Barely two days after Europe’s most powerful leaders presented a common front on Russian sanctions, President Vladimir V. Putin of Russia swept into Italy on Wednesday, a pointed reminder that European unity against him is fragile and that efforts to isolate him have brought only mixed success.
Mr. Putin has always found a comfort zone in Italy, which has important trade and energy ties to Russia. He began his day in Milan, where he toured Russia’s exhibition at Expo Milano 2015, the world’s fair, and also met with Prime Minister Matteo Renzi. He flew to Rome and was scheduled to meet Pope Francis at the Vatican, his second audience with him in the past 18 months.
At a news conference in Milan, Mr. Putin criticized European sanctions, saying that Italian companies had unfairly suffered, with defense contracts worth 1 billion euros now frozen. He also contested European claims that Russia has deliberately violated the Minsk peace agreements for eastern Ukraine, instead blaming the Ukrainian government for not upholding the deal.
“Unfortunately, the Minsk agreements are not being implemented fully, only selectively,” Mr. Putin said.
At the Vatican, Mr. Putin and Francis were expected to focus on the persecution of Christians in the Middle East, particularly in Syria, an issue of mutual concern. Earlier in the day, the top American diplomat to the Vatican urged Francis to raise concerns about Russia’s role in the fighting in eastern Ukraine.
“Perhaps the Holy Father can raise this concern privately,” said Kenneth Hackett, the United States ambassador to the Holy See. “It does seem that Russia is supporting the insurgents, and that there are Russian troops inside the Ukraine. This is a very serious situation.”
The European Union instituted economic sanctions against Russia last summer, as a response to its annexation of Crimea several months earlier. Sanctions have expanded as European and American officials have blamed Mr. Putin for deliberately stoking instability by sending Russian troops into eastern Ukraine.
At a two-day summit in Germany that ended Monday, leaders of the Group of 7 industrialized nations reaffirmed their support for sanctions, as President Obama praised European resolve and called for even tougher measures if Mr. Putin did not abide by terms of the cease-fire. European leaders are expected to formally renew sanctions at a meeting later this month.
But support for sanctions has weakened in many European countries, including Italy, and Mr. Putin has sought to exploit the political divisions and nurture bilateral alliances, especially with countries on Europe’s periphery. He is talking with Greece about a partnership on a gas pipeline running through Turkey, while he exerts influence in countries such as Hungary, where he has been linked to far-right political parties.

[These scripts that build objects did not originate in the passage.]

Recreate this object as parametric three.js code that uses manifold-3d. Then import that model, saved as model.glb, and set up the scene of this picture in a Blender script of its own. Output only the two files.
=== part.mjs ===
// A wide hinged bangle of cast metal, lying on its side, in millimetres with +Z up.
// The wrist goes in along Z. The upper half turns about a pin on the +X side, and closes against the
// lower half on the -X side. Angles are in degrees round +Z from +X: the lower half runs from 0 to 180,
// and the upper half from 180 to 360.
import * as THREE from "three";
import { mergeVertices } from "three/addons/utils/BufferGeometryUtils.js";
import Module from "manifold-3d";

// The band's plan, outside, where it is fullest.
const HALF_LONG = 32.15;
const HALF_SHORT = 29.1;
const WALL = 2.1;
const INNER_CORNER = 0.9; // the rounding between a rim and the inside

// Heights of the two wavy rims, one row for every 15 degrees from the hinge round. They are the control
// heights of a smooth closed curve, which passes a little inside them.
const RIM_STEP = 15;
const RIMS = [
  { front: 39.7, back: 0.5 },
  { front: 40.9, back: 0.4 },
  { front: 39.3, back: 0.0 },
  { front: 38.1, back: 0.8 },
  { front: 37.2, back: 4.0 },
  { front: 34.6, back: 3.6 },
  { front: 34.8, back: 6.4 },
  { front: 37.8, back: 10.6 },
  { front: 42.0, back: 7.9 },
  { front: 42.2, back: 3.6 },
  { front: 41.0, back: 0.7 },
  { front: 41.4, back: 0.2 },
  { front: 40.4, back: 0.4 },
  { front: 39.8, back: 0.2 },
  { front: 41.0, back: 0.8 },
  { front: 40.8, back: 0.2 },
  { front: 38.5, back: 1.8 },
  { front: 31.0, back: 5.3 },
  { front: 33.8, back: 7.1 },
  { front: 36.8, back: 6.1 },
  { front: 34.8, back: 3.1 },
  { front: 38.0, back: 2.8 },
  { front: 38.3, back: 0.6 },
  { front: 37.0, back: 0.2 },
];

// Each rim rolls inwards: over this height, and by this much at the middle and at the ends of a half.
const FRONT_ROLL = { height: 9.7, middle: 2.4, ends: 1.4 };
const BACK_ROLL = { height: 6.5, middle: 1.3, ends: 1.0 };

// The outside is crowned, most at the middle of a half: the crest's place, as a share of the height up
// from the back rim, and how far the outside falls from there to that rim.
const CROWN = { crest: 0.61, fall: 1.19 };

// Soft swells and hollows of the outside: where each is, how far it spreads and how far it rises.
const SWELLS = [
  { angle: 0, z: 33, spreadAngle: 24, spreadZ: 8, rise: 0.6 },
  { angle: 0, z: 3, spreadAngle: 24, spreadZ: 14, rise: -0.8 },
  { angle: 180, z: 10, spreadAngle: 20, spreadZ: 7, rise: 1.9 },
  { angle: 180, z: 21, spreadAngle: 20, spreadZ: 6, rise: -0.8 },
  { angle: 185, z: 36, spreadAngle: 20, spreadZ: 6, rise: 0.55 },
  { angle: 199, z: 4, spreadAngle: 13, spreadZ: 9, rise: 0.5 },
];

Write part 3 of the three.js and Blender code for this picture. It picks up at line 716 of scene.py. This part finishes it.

“The G-7 shows he is more and more isolated from the big member states of the European Union,” said Stefan Meister, an analyst at the European Council of Foreign Relations in Berlin. “He is trying to engage with the weaker parts of the European Union, like Greece or Hungary. Maybe he is also trying to engage with Italy.”
In Italy, Mr. Renzi has pursued a balancing act. Italy’s economy, already struggling, has suffered from reciprocal sanctions invoked by Russia against Europe. One study estimated that Italy would lose 3.7 billion euros in exports to Russia from 2014 to this year. In March, Mr. Renzi made an official visit to Moscow, the first major European leader to do so since the Crimea annexation, though Mr. Renzi also visited Kiev on the same trip and met with President Petro O. Poroshenko of Ukraine.
Yet Mr. Renzi is also seeking a bigger role in European affairs and has endorsed European sanctions, while also attending the Group of 7 summit in Germany.
“Italy has no intention of overriding any European decision, nor can it,” said Paola Mariani, associate professor of international and European law at Bocconi University in Milan. “But it can’t hurt to create a solid relationship with Russia, with hopes of returning to being a privileged economic partner one day.”
In Milan, Mr. Renzi described Russia as an important player in the fight against global terrorism and called for strict adherence to the Minsk agreements on Ukraine. At the welcoming ceremony, Mr. Renzi also alluded to the European standoff with Russia, citing the “difficult international situation, not just on account of issues that do not unite us but also for issues that should see us ever more on the same side in a very complicated international scenario, starting with the global threat of terrorism.”
Marco Di Liddo, a senior analyst with the Center for International Studies, an Italian research institute, said merely holding the meeting with the popular pontiff was a boon for the Russian leader, as a demonstration that international relations are not made only in “exclusive clubs named G-7 or G-20.”
“He wants to show that he is not isolated,” Mr. Di Liddo said.